Surely, the automatic DNS look up should do the trick though, something most likely server side going wrong if your having probs.

I would send them an email and ask for a list of alternatives you can punch in.

evilghost
02-27-06, 09:26 AM
I'm on a dual boot, SuSe and XP. Right now, I'm in XP, so I can't check the file that you mentioned, but will. However, I use Kinternet, which displays the DNS that I set for my ISP, so I would guess that the file would be the same. As far as your last two options, I have no idea of what you mean, maybe I can find some kind of HowTo or manual, I don't know. Your statements makes it sound as though I cannot simply insert the IP to just any DNS, but the only reason that I asked this question, is that somewhere in the SuSe documentation, I thought that I read something about using a SuSe DNS. I may well have misunderstood, but that is what I would prefer, if possible, because inserting another number in the settings would only take seconds, instead of, I don't know how much time, to research something more complicated. However, if you could point me in the right direction, it would be appreciated.

http://thekelleys.org.uk/dnsmasq/doc.html

I think SuSe has a YAST/YUM build of dnsmasq. I don't know to be honest, I use Ubuntu w/apt-get/synaptic.

mullet
02-27-06, 09:51 AM
The DNS where I live sux's as well so I statically assign the DNS. I use
Verison's which hauls butt, 4.2.2.1 4.2.2.2 4.2.2.6.

seeker
02-27-06, 11:31 AM
The DNS where I live sux's as well so I statically assign the DNS. I use
Verison's which hauls butt, 4.2.2.1 4.2.2.2 4.2.2.6.
Thanks, I'll give them a try.

seeker
02-27-06, 11:33 AM
http://thekelleys.org.uk/dnsmasq/doc.html

I think SuSe has a YAST/YUM build of dnsmasq. I don't know to be honest, I use Ubuntu w/apt-get/synaptic.
Thanks, I'll check this out, when I get time.

seeker
02-27-06, 03:24 PM
I tried the Verizon DNS numbers, and they were working great for a while, but then I started having the same problem with the DNS server not being found.
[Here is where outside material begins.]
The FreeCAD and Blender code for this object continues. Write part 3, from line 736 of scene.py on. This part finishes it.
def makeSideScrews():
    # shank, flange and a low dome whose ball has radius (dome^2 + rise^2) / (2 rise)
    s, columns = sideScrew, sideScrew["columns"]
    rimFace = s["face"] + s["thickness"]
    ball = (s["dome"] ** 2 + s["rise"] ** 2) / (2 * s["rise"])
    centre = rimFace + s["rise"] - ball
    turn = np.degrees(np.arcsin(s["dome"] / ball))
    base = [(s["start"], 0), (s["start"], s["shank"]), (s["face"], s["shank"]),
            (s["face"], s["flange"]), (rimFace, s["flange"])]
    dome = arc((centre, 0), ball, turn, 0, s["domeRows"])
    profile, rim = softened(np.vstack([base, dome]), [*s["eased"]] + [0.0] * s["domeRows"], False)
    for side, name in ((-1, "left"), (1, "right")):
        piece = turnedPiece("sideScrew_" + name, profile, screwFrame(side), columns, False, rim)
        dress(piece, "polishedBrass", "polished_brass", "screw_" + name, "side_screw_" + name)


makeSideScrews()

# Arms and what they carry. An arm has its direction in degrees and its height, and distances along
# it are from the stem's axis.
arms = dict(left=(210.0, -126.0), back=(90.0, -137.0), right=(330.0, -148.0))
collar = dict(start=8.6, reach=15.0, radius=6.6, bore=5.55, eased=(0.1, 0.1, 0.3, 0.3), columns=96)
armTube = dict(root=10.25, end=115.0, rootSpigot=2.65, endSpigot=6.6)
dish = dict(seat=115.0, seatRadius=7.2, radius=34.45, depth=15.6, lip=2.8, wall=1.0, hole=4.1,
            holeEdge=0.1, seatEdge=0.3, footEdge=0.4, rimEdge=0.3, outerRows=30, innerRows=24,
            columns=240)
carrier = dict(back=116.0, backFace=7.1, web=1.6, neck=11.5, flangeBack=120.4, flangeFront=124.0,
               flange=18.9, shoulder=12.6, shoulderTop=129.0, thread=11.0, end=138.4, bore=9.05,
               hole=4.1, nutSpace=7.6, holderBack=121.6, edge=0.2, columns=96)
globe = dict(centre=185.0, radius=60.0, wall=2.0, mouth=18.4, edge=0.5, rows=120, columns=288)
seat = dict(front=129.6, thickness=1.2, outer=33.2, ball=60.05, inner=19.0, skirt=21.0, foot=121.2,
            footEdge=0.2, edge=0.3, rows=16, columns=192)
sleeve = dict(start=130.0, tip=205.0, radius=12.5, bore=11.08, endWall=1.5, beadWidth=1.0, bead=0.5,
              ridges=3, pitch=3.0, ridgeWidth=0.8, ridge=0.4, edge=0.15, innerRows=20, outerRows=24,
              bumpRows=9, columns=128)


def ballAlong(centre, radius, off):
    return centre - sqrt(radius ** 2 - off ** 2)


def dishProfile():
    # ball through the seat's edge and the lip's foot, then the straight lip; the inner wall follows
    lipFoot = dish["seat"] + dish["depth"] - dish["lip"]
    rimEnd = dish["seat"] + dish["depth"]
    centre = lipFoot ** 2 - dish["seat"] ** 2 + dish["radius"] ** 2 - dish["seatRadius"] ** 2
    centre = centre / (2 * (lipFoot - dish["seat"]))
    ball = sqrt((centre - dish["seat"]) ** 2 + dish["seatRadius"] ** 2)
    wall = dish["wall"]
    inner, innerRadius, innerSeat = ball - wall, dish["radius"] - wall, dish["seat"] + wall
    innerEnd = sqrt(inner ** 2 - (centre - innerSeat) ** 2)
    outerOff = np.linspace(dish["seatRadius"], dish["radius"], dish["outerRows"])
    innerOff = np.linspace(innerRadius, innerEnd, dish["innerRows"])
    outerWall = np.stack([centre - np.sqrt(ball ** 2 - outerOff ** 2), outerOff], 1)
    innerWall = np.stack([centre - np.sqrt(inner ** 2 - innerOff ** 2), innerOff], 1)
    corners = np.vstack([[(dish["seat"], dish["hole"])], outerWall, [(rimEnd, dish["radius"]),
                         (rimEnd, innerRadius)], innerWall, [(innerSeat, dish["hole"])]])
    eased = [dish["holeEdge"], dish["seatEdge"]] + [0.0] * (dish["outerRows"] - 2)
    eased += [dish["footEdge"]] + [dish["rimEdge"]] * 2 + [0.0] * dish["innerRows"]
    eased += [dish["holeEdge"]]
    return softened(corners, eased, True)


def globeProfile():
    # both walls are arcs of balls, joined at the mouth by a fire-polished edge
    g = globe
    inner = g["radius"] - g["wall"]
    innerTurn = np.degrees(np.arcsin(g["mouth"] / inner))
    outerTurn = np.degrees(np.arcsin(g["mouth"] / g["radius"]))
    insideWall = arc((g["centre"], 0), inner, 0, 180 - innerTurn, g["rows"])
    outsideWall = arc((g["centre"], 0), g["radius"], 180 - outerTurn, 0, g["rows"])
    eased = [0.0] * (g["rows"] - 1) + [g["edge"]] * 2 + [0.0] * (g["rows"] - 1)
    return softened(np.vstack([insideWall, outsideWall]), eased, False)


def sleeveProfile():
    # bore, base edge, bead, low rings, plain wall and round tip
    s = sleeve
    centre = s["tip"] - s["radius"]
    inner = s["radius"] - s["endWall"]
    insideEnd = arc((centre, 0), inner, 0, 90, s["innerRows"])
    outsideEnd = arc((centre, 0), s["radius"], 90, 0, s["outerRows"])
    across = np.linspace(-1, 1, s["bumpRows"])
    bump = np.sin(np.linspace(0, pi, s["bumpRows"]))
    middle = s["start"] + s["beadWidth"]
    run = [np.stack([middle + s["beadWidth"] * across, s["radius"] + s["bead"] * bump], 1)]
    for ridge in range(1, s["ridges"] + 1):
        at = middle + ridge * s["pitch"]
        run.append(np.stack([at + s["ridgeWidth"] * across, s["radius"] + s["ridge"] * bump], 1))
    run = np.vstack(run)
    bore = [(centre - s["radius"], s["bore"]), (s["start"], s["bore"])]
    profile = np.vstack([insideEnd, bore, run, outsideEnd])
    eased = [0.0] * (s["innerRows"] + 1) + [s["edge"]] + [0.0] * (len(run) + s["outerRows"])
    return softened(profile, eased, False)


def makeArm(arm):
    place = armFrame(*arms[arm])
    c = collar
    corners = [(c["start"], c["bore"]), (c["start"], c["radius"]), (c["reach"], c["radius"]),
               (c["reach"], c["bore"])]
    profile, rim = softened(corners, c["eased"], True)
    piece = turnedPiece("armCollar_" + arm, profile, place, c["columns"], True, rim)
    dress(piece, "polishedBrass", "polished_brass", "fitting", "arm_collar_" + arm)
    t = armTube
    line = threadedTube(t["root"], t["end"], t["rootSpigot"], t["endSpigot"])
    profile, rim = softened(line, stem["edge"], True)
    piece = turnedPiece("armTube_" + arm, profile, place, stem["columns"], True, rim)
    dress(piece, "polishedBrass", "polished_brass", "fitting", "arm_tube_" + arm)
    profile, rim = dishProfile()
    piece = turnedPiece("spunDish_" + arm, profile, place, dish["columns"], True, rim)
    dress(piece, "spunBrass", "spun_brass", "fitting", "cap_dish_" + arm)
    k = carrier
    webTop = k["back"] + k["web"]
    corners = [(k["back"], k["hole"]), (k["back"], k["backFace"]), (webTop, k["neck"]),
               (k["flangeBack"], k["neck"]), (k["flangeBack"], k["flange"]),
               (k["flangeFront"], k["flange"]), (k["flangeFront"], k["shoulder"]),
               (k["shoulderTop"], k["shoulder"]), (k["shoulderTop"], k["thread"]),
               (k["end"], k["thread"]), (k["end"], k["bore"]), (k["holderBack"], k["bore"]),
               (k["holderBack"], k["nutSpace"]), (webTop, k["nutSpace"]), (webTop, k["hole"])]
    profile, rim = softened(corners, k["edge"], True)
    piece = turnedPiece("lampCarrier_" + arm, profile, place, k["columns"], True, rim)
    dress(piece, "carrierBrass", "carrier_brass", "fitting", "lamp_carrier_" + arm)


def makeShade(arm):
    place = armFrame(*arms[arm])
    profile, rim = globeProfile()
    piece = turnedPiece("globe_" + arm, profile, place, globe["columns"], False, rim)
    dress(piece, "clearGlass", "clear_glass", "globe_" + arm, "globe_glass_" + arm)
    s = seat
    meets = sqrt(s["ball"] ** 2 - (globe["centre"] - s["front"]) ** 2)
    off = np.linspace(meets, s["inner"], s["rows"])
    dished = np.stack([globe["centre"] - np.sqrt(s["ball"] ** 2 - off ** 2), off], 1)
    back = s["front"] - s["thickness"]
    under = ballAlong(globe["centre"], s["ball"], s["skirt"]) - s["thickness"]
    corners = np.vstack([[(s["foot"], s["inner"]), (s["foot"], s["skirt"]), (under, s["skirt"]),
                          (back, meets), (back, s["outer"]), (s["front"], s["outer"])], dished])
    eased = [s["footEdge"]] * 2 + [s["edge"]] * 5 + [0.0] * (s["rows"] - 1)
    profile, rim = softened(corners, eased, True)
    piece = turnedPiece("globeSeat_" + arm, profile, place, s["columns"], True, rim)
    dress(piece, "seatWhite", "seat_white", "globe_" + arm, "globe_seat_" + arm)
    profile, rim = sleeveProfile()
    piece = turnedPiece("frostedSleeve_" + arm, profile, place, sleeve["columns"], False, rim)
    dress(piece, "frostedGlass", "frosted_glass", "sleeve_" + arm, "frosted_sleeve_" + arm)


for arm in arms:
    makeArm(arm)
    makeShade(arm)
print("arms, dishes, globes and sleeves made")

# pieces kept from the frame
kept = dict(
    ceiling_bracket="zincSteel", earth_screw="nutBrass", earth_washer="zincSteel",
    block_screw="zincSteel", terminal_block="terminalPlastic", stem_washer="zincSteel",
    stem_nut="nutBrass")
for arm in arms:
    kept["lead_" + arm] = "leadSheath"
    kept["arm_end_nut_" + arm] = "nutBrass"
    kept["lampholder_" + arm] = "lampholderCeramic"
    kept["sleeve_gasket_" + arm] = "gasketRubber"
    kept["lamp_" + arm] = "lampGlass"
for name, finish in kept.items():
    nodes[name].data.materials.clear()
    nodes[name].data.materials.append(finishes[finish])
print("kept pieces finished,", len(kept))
I have a feeling that the problem is either with the ISP itself, or my modem, because I can switch OSs, browsers, etc. and nothing necessarily helps, until it just starts working again.

tieros
02-27-06, 03:55 PM
Are you sure it's a DNS issue as opposed to a general network problem? Since the call to resolve the DNS entry is the first thing "out the door", a hop being down somewhere in your ISP can appear to be a failed DNS lookup.
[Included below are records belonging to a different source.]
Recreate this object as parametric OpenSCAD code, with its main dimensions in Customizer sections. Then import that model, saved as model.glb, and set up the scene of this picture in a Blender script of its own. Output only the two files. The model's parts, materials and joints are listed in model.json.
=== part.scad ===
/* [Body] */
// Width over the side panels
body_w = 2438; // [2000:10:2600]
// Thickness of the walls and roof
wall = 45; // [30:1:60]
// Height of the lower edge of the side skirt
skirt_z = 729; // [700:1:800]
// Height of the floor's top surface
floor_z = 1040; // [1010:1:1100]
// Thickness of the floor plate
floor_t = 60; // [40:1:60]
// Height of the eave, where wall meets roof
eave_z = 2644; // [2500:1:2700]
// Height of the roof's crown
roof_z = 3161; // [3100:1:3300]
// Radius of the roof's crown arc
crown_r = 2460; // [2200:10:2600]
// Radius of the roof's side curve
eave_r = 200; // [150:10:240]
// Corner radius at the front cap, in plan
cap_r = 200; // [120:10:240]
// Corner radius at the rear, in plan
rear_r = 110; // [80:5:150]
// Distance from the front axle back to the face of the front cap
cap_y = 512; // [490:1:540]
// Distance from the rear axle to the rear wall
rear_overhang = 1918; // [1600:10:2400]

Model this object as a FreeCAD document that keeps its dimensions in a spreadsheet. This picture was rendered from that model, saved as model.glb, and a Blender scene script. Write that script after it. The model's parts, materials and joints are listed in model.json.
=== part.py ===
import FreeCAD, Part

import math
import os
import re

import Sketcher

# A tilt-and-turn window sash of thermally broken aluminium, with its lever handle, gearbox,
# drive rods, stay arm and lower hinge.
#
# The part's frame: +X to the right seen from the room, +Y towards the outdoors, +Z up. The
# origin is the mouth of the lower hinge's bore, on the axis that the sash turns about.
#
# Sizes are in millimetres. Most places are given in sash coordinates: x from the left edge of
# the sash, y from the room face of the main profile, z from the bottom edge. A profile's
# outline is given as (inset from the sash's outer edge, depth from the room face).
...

I usually fire off a ping or a tracert -d to my externally hosted servers using their IP address to see if it's a connectivity issue vs. DNS.

Before I multiplexed my cable and DSL connections, I used to run a caching DNS server on my home DMZ. I'm not sure if running one would help you, but it may be worth a try.

SLippe
02-27-06, 06:43 PM
Yeah, Cox has several different DNS servers.

Rakeesh
02-27-06, 08:21 PM
Sometimes cox's DNS servers are quite unreliable though.